Pans horizontally rather than a loop? Can you expand on that as I don't understand. I assumed that whilst moving my tripod say from left to right then the image would come out almost a bubble shape. Think I need a good online clip
 
Richard, make sure your tripod is set up completely level rather than levelling the camera using the head's adjustments. Once you've got the tripod levelled, you can pan round. Ideally, keep the camera in portrait orientation and get about 1/3 frame overlap on each transition. (Might add a minute or 2 to the process but it's well worth the little extra effort) Take a series of meter readings along the path and select a good average set of settings (I usually aim for around f/8 for a good compromise between maximum DoF and diffraction) then use M mode and set those settings so exposure on the whole series is consistent. I generally set focus in MF mode rather than let the camera choose whatever focus point it deems correct.
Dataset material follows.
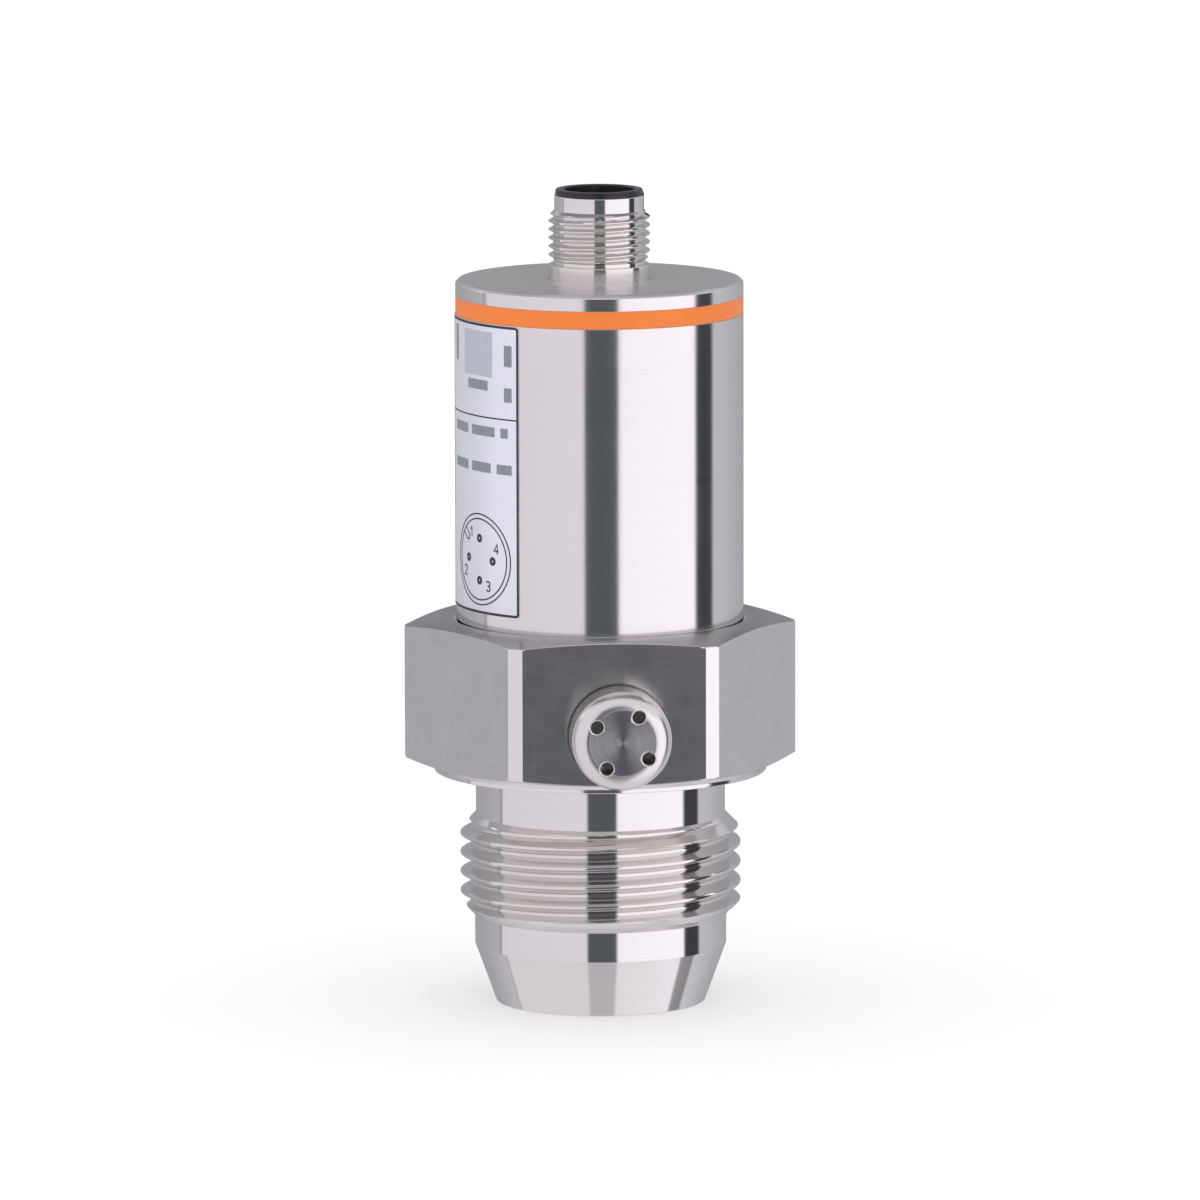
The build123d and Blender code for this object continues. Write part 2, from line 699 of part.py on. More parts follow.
def main_board():
    """Upright circuit board with a tongue at its head."""
    board = block(0, 0, BOARD_SEAT_Z, BOARD_W, BOARD_T, BOARD_SHOULDER_Z - BOARD_SEAT_Z)
    return board + block(0, 0, BOARD_SHOULDER_Z, TONGUE_W, BOARD_T, TONGUE_H)


def on_board(z, width, height, thickness, side):
    """Block on one face of the main board round height z; side is -1 for front and 1 for back."""
    y = side * (BOARD_T + thickness) / 2
    return block(0, y, z - height / 2, width, thickness, height)


def controller_chip():
    """Largest chip, on the front of the main board."""
    return on_board(BOARD_SEAT_Z + CHIP_RISE, CHIP_W, CHIP_W, CHIP_T, -1)


def converter_chip():
    """Smaller chip under the board's shoulders."""
    return on_board(BOARD_SHOULDER_Z - CONVERTER_DROP, CONVERTER_W, CONVERTER_W, CHIP_T, -1)


def output_driver():
    """Flat transistor on the back of the main board."""
    return on_board(BOARD_SEAT_Z + DRIVER_RISE, DRIVER_W, DRIVER_H, DRIVER_T, 1)


def board_capacitors():
    """Two round capacitors that stand out from the back of the main board."""
    y = BOARD_T / 2 + CAPACITOR_H / 2
    z = BOARD_SEAT_Z + CAPACITOR_RISE
    can = Rot(90, 0, 0) * Cylinder(CAPACITOR_D / 2, CAPACITOR_H)
    return [Pos(side * CAPACITOR_SPACING / 2, y, z) * can for side in (-1, 1)]


def board_header():
    """Contact block on the tongue's back, up to the plug's board."""
    y = (BOARD_T + HEADER_T) / 2
    return block(0, y, PLUG_BOARD_Z - HEADER_H, HEADER_W, HEADER_T, HEADER_H)


def plug_board():
    """Small round board under the plug's contacts."""
    return ring(0, PLUG_BOARD_D / 2, PLUG_BOARD_Z, PLUG_BOARD_T)


PIECES = {
    "process_fitting": process_fitting(),
    "housing_o_ring": housing_o_ring(),
    "housing_tube": housing_tube(),
    "colour_ring": colour_ring(),
    "end_cap": end_cap(),
    "cap_o_ring": cap_o_ring(),
    "plug_sleeve": plug_sleeve(),
    "plug_insert": plug_insert(),
    "plug_o_ring": plug_o_ring(),
    "label_foil": label_foil(),
    "vent_cover": vent_cover(),
    "vent_nipple": vent_nipple(),
    "vent_o_ring": vent_o_ring(),
    "vent_membrane": vent_membrane(),
    "membrane_ring": membrane_ring(),
    "cell_seal": cell_seal(),
    "cell_diaphragm": cell_diaphragm(),
    "cell_body": cell_body(),
    "cell_backing_ring": cell_backing_ring(),
    "cell_clamp_nut": cell_clamp_nut(),
    "cell_board": cell_board(),
    "cell_chip": cell_chip(),
    "lower_carrier": lower_carrier(),
    "upper_carrier": upper_carrier(),
    "insulating_sleeve": insulating_sleeve(),
    "main_board": main_board(),
    "controller_chip": controller_chip(),
    "converter_chip": converter_chip(),
    "output_driver": output_driver(),
    "board_header": board_header(),
    "plug_board": plug_board(),
}

GROUPS = {
    "cell_pins": cell_pins(),
    "cell_leads": cell_leads(),
    "board_capacitors": board_capacitors(),
}

for number, (contact_x, contact_y) in enumerate(contact_places(), start=1):
    PIECES[f"plug_pin_{number}"] = plug_pin(contact_x, contact_y)

os.makedirs("parts", exist_ok=True)
for name, piece in PIECES.items():
    export_step(one_solid(piece), f"parts/{name}.step")
for name, pieces in GROUPS.items():
    export_step(Compound(children=[one_solid(piece) for piece in pieces]), f"parts/{name}.step")
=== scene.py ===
import json
import math
from functools import partial

import bmesh
import bpy
from mathutils import Matrix, Quaternion, Vector


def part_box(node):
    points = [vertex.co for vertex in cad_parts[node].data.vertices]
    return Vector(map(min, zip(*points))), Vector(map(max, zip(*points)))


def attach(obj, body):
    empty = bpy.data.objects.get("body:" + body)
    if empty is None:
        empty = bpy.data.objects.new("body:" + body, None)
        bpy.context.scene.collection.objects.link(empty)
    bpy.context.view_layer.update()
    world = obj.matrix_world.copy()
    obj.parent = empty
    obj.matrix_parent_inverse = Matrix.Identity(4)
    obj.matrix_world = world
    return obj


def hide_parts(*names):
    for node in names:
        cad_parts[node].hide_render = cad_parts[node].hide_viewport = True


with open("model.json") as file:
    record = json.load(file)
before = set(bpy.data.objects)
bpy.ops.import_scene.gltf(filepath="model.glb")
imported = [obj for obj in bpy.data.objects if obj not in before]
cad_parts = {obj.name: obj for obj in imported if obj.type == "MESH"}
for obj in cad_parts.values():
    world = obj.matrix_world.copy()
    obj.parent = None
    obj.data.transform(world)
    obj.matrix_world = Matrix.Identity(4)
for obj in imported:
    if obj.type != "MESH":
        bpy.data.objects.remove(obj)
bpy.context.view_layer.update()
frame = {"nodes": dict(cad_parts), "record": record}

# Pressure sensor: turned and milled steel with true thread forms, label print, light and camera.
# Outlines are written in millimetres as (radius, height) and become metres when a mesh is made.
MM = 0.001
TURN = 2 * math.pi


def reach(node):
    """Lowest and highest corner of a CAD node in millimetres."""
    low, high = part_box(node)
    return low / MM, high / MM


TUBE_LOW, TUBE_HIGH = reach("housing_tube")
CAP_LOW, CAP_HIGH = reach("end_cap")
RING_LOW, RING_HIGH = reach("colour_ring")
SLEEVE_LOW, SLEEVE_HIGH = reach("plug_sleeve")
INSERT_LOW, INSERT_HIGH = reach("plug_insert")
FITTING_TOP_Z = reach("process_fitting")[1].z
COVER_LOW, COVER_HIGH = reach("vent_cover")
FOIL_LOW, FOIL_HIGH = reach("label_foil")
HOUSING_SEAL_LOW, HOUSING_SEAL_HIGH = reach("housing_o_ring")
CAP_SEAL_LOW, CAP_SEAL_HIGH = reach("cap_o_ring")

# How far edges are broken or rounded
EDGE_BREAK = 0.1
FINE_EDGE = 0.05
SEAT_BREAK = 0.05
FLANGE_ROOT_ROUND = 0.25
FLANGE_EDGE = 0.12
FOOT_EDGE = 0.15
TUBE_TOP_EDGE = 0.06
CAP_ROUND = 0.22
COLLAR_EDGE = 0.12
RIM_STEP_EDGE = 0.04
RIM_EDGE = 0.12
SOCKET_EDGE = 0.15

# Process fitting
FOOT_R = 12.4
LIP_R = 8.7
LIP_T = 1.0
CELL_BORE_R = 9.5
CONE_H = 6.9
LAND_R = FOOT_R + CONE_H * math.tan(math.radians(20))
THREAD_Z = 10.36
NECK_Z = 22.46
FLANGE_Z = 27.74
FLANGE_RIM_Z = 28.24
HEX_Z = 28.69
HEX_TOP_Z = 45.84
ROOT_R = 15.146
THREAD_R = 16.6245
THREAD_PITCH = 25.4 / 11
THREAD_CREST_W = 0.34
THREAD_FLANK = math.radians(27.5)
THREAD_ROUNDING = 0.3
THREAD_START = 102.0
NECK_R = 14.775
FLANGE_R = 19.7
HEX_SIDES = 6
HEX_FOOT_R = 20.15
HEX_FLAT_R = 20.5
HEX_CORNER_R = 23.15
HEX_EDGE_ANGLE = math.acos(HEX_FLAT_R / HEX_CORNER_R)
HEX_TOP_R = 19.5
HEX_TOP_SLOPE = math.tan(math.radians(12))
HEX_FOOT_SLOPE = math.tan(math.radians(13.8))
SEAT_GAP = 0.3
BOARD_BORE_R = 13.0
BOARD_SEAT_Z = HEX_TOP_Z - 7.85
SEAL_SQUEEZE = 0.01
SEAL_GROOVE_DEPTH = 1.1
SLIP_FIT = 0.03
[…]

The point of focus I usually select is just short of infinity which combined with f/8 allows enough DoF to keep everything acceptably sharp.

These days though, I tend to cheat just a little A LOT and use the pan function in my Fuji compacts and bridge - select angle of pan and direction then turn through the selected angle after pressing the button! maybe not up to the ultimate IQ of pans done the old fashioned way but so much easier and they print great up to 24" wide!
 
Thanks for the tips. I just need something good now to photograph. I'm off to the seaside next week so will attempt then
 
Use AV or TV modes to figure out what fstop, shutter speed and iso is optimal, remember these settings then move to manual mode. Dial in these settings so each shot in the pano will be exposed exactly the same.

Other than that, shoot in portrait and give yourself about 20%-25% overlap in the shots
 
A good thing with camera raw too is you can choose to synchronise all the photos together at the same time too after, so if the white balance is a bit off, it can all be adjusted the same. Software these days make panoramic photos quite straightforward to process.
 
Much easier to keep everything on manual. Especially WB... it can/may/will make slight adjustment, when rotating camera.